As a student, or maybe the family of a college student, measuring a school based on the return on financial investment – the anticipated salary boost of the degree minus the cost of getting it – is dicey.
Not only are the answers wildly varied based on factors such as the major, the reputation of the school and the actual cost, but other things such as the student experience, geography, legacy or unique programs may be more important than simply tallying dollars in, dollars out.
For others, and for policy leaders in particular, knowing the return on investment is quite important. That’s because legislators and department leaders set the rules about what institutions are eligible to receive public funds in the form of grants or government student loans.

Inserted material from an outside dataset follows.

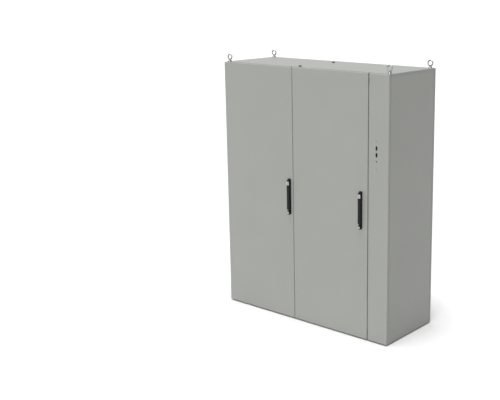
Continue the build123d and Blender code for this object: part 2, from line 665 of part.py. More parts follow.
def door_gasket(name):
    """The foamed gasket, a closed ring on the skin's back."""
    with BuildPart() as gasket:
        upright_ring(SEALS[name], (SEAL_LOW, SEAL_HIGH), GASKET_WIDTH, (SKIN_BACK, GASKET_BACK))
    save(gasket.part, f"{name}_door_gasket")


def hinge_leaves(name, x):
    """The door halves of the hinges: a plate on the skin with two knuckles."""
    axis_x = x[0] + HINGE_INSET
    bore_r = PIN_R + PIN_CLEARANCE
    knuckle = DOOR_KNUCKLE - FRAME_KNUCKLE - 0.5
    with BuildPart() as leaves:
        for z in HINGE_HEIGHTS:
            for start in (z - DOOR_KNUCKLE, z + FRAME_KNUCKLE + 0.5):
                bar((axis_x, HINGE_Y, start), (0, 0, 1), KNUCKLE_R, knuckle)
                sheet_outline(axis_x, HINGE_Y, start, DOOR_ARM, knuckle)
            plate_x = (axis_x + 2, axis_x + 20)
            block(plate_x, (SKIN_BACK, SKIN_BACK + 2.5), (z - DOOR_KNUCKLE, z + DOOR_KNUCKLE))
        for z in HINGE_HEIGHTS:
            start = (axis_x, HINGE_Y, z - DOOR_KNUCKLE)
            bar(start, (0, 0, 1), bore_r, 2 * DOOR_KNUCKLE, Mode.SUBTRACT)
    save(leaves.part, f"{name}_hinge_leaves")


def latch_box(name):
    """The gear housing: open above and below for the rods, bored for the spindle."""
    cx = HANDLE_X[name]
    wall = 1.0
    z = (SPINDLE_Z - BOX_HALF[1], SPINDLE_Z + BOX_HALF[1])
    with BuildPart() as box:
        block((cx - BOX_HALF[0], cx + BOX_HALF[0]), (SKIN_BACK, BOX_BACK), z)
        hollow_x = (cx - BOX_HALF[0] + wall, cx + BOX_HALF[0] - wall)
        block(hollow_x, (SKIN_BACK + 2, BOX_BACK - 2), z, Mode.SUBTRACT)
        bore_r = SPINDLE_R + PIN_CLEARANCE
        bar((cx, SKIN_BACK, SPINDLE_Z), (0, 1, 0), bore_r, 20, Mode.SUBTRACT)
    save(box.part, f"{name}_latch_box")


def rod_guides(name):
    """The guides welded to the skin: each is a closed loop round its rod."""
    cx = HANDLE_X[name]
    with BuildPart() as guides:
        for side, heights in ((-1, UPPER_GUIDES), (1, LOWER_GUIDES)):
            for z in heights:
                span = (z - GUIDE_HALF, z + GUIDE_HALF)
                outer = sorted((cx + side * (ROD_X[0] - 2.3), cx + side * (ROD_X[1] + 2.3)))
                inner = sorted((cx + side * (ROD_X[0] - 0.3), cx + side * (ROD_X[1] + 0.3)))
                block(outer, (SKIN_BACK, ROD_Y[1] + 3), span)
                block(inner, (ROD_Y[0] - 0.3, ROD_Y[1] + 0.3), span, Mode.SUBTRACT)
    save(guides.part, f"{name}_rod_guides")


def handle_base(name):
    """The handle's base plate, with a raised block at its foot."""
    cx = HANDLE_X[name]
    middle = (HANDLE_Z[0] + HANDLE_Z[1]) / 2
    with BuildPart() as base:
        with BuildSketch(facing(FRONT)):
            with Locations((cx, middle)):
                RectangleRounded(HANDLE_WIDTH, HANDLE_Z[1] - HANDLE_Z[0], 6)
        extrude(amount=FRONT - BASE_FRONT)
        with BuildSketch(facing(BASE_FRONT)):
            with Locations((cx, CAP_Z)):
                RectangleRounded(HANDLE_WIDTH, 28, 6)
        extrude(amount=FOOT)
        fillet(base.faces().sort_by(Axis.Y)[0].edges(), radius=3)
        bore_r = SPINDLE_R + PIN_CLEARANCE
        bar((cx, FRONT, SPINDLE_Z), (0, -1, 0), bore_r, 10, Mode.SUBTRACT)
        bar((cx + CAP_OFFSET, BASE_FRONT - FOOT, CAP_Z), (0, 1, 0), CAP_R[0], 8, Mode.SUBTRACT)
    save(base.part, f"{name}_handle_base")


def handle_cap(name):
    """The bright round cap in the foot of the handle."""
    seat = (HANDLE_X[name] + CAP_OFFSET, BASE_FRONT - FOOT, CAP_Z)
    with BuildPart() as cap:
        bar(seat, (0, 1, 0), CAP_R[0], 8)
        bar(seat, (0, -1, 0), CAP_R[1], 3.5)
        fillet(cap.faces().sort_by(Axis.Y)[0].edges(), radius=1.5)
    save(cap.part, f"{name}_handle_cap")


def involute(radius):
    """Angle by which an involute tooth flank has turned in at the radius."""
    base_r = PITCH_R * math.cos(PRESSURE)
    angle = math.acos(min(1.0, base_r / radius))
    return math.tan(angle) - angle


def pinion_points():
    """The pinion outline: a tooth space lies on each side, where the racks mesh."""
    base_r = PITCH_R * math.cos(PRESSURE)
    root_r = PITCH_R - PINION_DEDENDUM
    tip_r = PITCH_R + PINION_ADDENDUM
    half_pitch = math.pi / 2 / PINION_TEETH
    steps = 5
    radii = [base_r + (tip_r - base_r) * i / steps for i in range(steps + 1)]
    flank = [(root_r, involute(base_r))] + [(r, involute(r)) for r in radii]
    at_pitch = involute(PITCH_R)
    points = []
    for tooth in range(PINION_TEETH):
        middle = 2 * math.pi * (tooth + 0.5) / PINION_TEETH
        rising = [(r, middle - half_pitch - at_pitch + turn) for r, turn in flank]
        falling = [(r, middle + half_pitch + at_pitch - turn) for r, turn in reversed(flank)]
        points += [(r * math.cos(a), r * math.sin(a)) for r, a in rising + falling]
    return points


def spindle(name):
    """The spindle: a round shaft with its pinion, and the bored head that carries the lever."""
    cx = HANDLE_X[name]
    with BuildPart() as shaft:
        bar((cx, BOX_BACK + 1, SPINDLE_Z), (0, -1, 0), SPINDLE_R, BOX_BACK + 1 - BASE_FRONT)
        with BuildSketch(facing(GEAR_Y[1])):
            with BuildLine():
                Polyline(*[(cx + u, SPINDLE_Z + v) for u, v in pinion_points()], close=True)
            make_face()
        extrude(amount=GEAR_Y[1] - GEAR_Y[0])
        neck = 4.1
        block((cx - neck, cx + neck), (LEVER_AXIS_Y, BASE_FRONT), (SPINDLE_Z - neck, SPINDLE_Z + neck))
        head = FORK_HALF - 0.3
        bar((cx - head, LEVER_AXIS_Y, SPINDLE_Z), (1, 0, 0), neck, 2 * head)
        bore_r = LEVER_PIN_R + PIN_CLEARANCE
        bar((cx - head, LEVER_AXIS_Y, SPINDLE_Z), (1, 0, 0), bore_r, 2 * head, Mode.SUBTRACT)
    save(shaft.part, f"{name}_spindle")


def lever(name):
    """The handle lever: rounded about its pivot, forked round the spindle head."""
    cx = HANDLE_X[name]
    side = Plane(origin=(cx - HANDLE_WIDTH / 2, 0, 0), x_dir=(0, 1, 0), z_dir=(1, 0, 0))
    with BuildPart() as arm:
        with BuildSketch(side):
            with Locations((LEVER_AXIS_Y, SPINDLE_Z)):
                Circle(LEVER_R)
            with Locations((LEVER_AXIS_Y, (SPINDLE_Z + LEVER_TOP) / 2)):
                Rectangle(2 * LEVER_R, LEVER_TOP - SPINDLE_Z)
        extrude(amount=HANDLE_WIDTH)
        fillet(arm.faces().sort_by(Axis.Z)[-1].edges().sort_by(Axis.Y)[:1], radius=4)
        fork_y = (LEVER_Y[0] + 3.5, LEVER_Y[1])
        fork_x = (cx - FORK_HALF, cx + FORK_HALF)
        block(fork_x, fork_y, (SPINDLE_Z - LEVER_R, SPINDLE_Z + 14), Mode.SUBTRACT)
        start = (cx - HANDLE_WIDTH, LEVER_AXIS_Y, SPINDLE_Z)
        bar(start, (1, 0, 0), LEVER_PIN_R, 2 * HANDLE_WIDTH, Mode.SUBTRACT)
        bore_r = LOCK_R + PIN_CLEARANCE
        bar((cx, LEVER_Y[0], LOCK_Z), (0, 1, 0), bore_r, 16, Mode.SUBTRACT)
    save(arm.part, f"{name}_lever")


def lever_pin(name):
    """The pin that the lever swings on, held in the lever's cheeks."""
    with BuildPart() as pin:
        start = (HANDLE_X[name] - HANDLE_WIDTH / 2 + 0.5, LEVER_AXIS_Y, SPINDLE_Z)
        bar(start, (1, 0, 0), LEVER_PIN_R, HANDLE_WIDTH - 1)
    save(pin.part, f"{name}_lever_pin")


def lock_pieces(name):
    """The bright lock plate on the lever and the keyed core that turns in it."""
    cx = HANDLE_X[name]
    face = LEVER_Y[0] - LOCK_PLATE[2]
    with BuildPart() as plate:
        with BuildSketch(facing(LEVER_Y[0])):
            with Locations((cx, LOCK_Z)):
                RectangleRounded(*LOCK_PLATE[:2], 3)
                Circle(LOCK_R + PIN_CLEARANCE, mode=Mode.SUBTRACT)
        extrude(amount=LOCK_PLATE[2])
    save(plate.part, f"{name}_lock_plate")
    with BuildPart() as core:
        bar((cx, LEVER_Y[1] - 1, LOCK_Z), (0, -1, 0), LOCK_R, LEVER_Y[1] - 1 - face + 0.8)
        keyway_y = (face - 0.8, face + 6)
        block((cx - 0.9, cx + 0.9), keyway_y, (LOCK_Z - 4, LOCK_Z + 4), Mode.SUBTRACT)
    save(core.part, f"{name}_lock_core")


def rack_rod(name, side, tip):
    """A latch rod: side is -1 for the upper rod, left of the pinion, and 1 for the lower."""
    cx = HANDLE_X[name]
    away = -side
    pitch = math.pi * MODULE
    root = PITCH_R + RACK_DEDENDUM
    crest = PITCH_R - RACK_ADDENDUM
    clear = PITCH_R + ROD_TRAVEL + 5
    far_end = SPINDLE_Z - away * (PITCH_R + 1)
    with BuildPart() as rod:
        body_x = sorted((cx + side * root, cx + side * ROD_X[1]))
        block(body_x, ROD_Y, sorted((far_end, tip)))
        wide_x = sorted((cx + side * ROD_X[0], cx + side * ROD_X[1]))
        block(wide_x, ROD_Y, sorted((SPINDLE_Z + away * clear, tip)))
        slope = math.tan(PRESSURE)
        half_root = pitch / 4 - BACKLASH / 2 + RACK_DEDENDUM * slope
        half_crest = pitch / 4 - BACKLASH / 2 - RACK_ADDENDUM * slope
        for tooth in range(-1, 5):
            z = SPINDLE_Z + away * tooth * pitch
            outline = (
                (cx + side * root, z - half_root),
                (cx + side * crest, z - half_crest),
                (cx + side * crest, z + half_crest),
                (cx + side * root, z + half_root),
            )
            with BuildSketch(facing(ROD_Y[1])):
                with BuildLine():
                    Polyline(*outline, close=True)
                make_face()
            extrude(amount=ROD_Y[1] - ROD_Y[0])
        tip_faces = rod.faces().sort_by(Axis.Z)
        tip_face = tip_faces[-1] if away > 0 else tip_faces[0]
        chamfer(tip_face.edges().filter_by(Axis.X), length=1.5)
    word = "upper" if away > 0 else "lower"
    save(rod.part, f"{name}_{word}_rod")


for door_name, door_x in DOORS.items():
    door_skin(door_name, door_x)
    door_stiffener(door_name, door_x)
    door_gasket(door_name)
    hinge_leaves(door_name, door_x)
    latch_box(door_name)
    rod_guides(door_name)
    handle_base(door_name)
    handle_cap(door_name)
    spindle(door_name)
    lever(door_name)
    lever_pin(door_name)
    lock_pieces(door_name)
    rack_rod(door_name, -1, UPPER_TIP)
    rack_rod(door_name, 1, LOWER_TIP)
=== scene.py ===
import math
import random

import bmesh
import bpy
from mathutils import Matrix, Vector


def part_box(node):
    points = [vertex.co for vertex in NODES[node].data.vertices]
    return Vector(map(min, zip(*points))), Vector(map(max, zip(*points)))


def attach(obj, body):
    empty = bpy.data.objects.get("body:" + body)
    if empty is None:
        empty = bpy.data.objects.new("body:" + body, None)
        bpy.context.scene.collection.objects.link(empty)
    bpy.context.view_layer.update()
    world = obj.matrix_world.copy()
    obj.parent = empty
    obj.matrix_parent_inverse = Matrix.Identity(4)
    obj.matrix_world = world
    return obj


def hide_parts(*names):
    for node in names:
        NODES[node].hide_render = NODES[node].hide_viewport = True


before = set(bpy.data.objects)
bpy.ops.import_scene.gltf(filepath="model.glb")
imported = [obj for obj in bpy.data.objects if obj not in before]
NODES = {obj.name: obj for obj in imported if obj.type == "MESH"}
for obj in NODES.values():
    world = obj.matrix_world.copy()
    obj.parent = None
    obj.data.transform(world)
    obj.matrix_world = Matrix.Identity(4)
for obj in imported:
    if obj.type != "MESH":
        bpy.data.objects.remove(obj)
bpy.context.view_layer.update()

MM = 0.001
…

Likewise, students from less affluent circumstances may do well to zero in on the potential financial rewards of their college choices – especially if their primary purpose for going to school is to make more money. Presumably, less wealthy students and families can least afford the risk, the loss of making any bad investment.
Where those two groups overlap – where government funds are flowing to schools that are letting down poor students in terms of financial outcomes – everyone should be aware and troubled. Unfortunately, that is happening all too often. And so far, policy makers have been unwilling to do much about it – turning a blind eye to the schools that are sucking up funds from the public and poor students simultaneously while returning next to nothing.
A new report from Michael Itzkowitz, Senior Fellow, Higher Education at policy think thank Third Way, highlights the ongoing, exploitive, wasteful situation.
Setting the stage, about a year ago, Itzkowitz and Third Way delivered another report on return on educational investment. That report showed that most colleges return enough in salary boosts to quickly pay off whatever the true cost was, though the results were very uneven. For example, more than half (51%) of for-profit schools will never deliver enough financial benefit to recover the costs of attending. In other words, at more than half of all for-profit, proprietary schools, a student will actually lose money by going there.
That’s overall. This new report out this April looks more specifically at low-income students – the students who not only receive more public aid but more often depend on the financial returns promised by a college education. The new report shows that, for those students, the return results are even more alarming.
For students whose families earn $30,000 a year or less, the return on actual costs is quite good at public schools – 68% of public schools provide enough return to allow students to recover their investment in just five years or less. Go out ten years and nearly 80% of public schools pay off the investment entirely.
At the private, non-profit schools, the results for poor students are good too. The report shows that 78% of them return the money in a decade or less.
But at the for-profit schools, the story is different. According to the report, just one in four for-profit schools are good enough to return what students pay with ten years. But at 69% of those schools, the breakeven point on initial investment is 25 years or more away. A shocking 63% of them deliver no net financial education benefit to poor students at all – ever.
Most for-profit colleges are funded by private investors seeking to pocket the difference between what the college can charge in tuition and collect in loans and what they spend on actual education. For them, the more they can charge and collect and the less they can spend, the more profit. It’s pretty easy math.
But probably very few of those investors would make an investment in which there was a 63% chance they’d lose money. Or an investment in which there there’s a nearly 70% that they won’t break even for at least 25 years, if ever. Yet, that’s exactly the wager they’re asking poor students to make. The wager they’re expecting taxpayer to continue to make.
With the lack of returns so obvious, so obnoxious, it’s inexplicable that policy leaders allow the pattern of taxpayers paying investors to fail the exact students in the most need. And yet they do.
In a post on Medium, Itzkowitz says that the federal government spends about $1.9 billion on aid and grants to schools at which the majority of its students earn less than an average high school graduate in their state.
It’s a perfectly reasonable and modest standard to expect that we stop spending billions of dollars on schools where half the students can’t top the income of those who didn’t finish college. And yet we keep paying them, paying off their investors, watching them fail to deliver over and over again.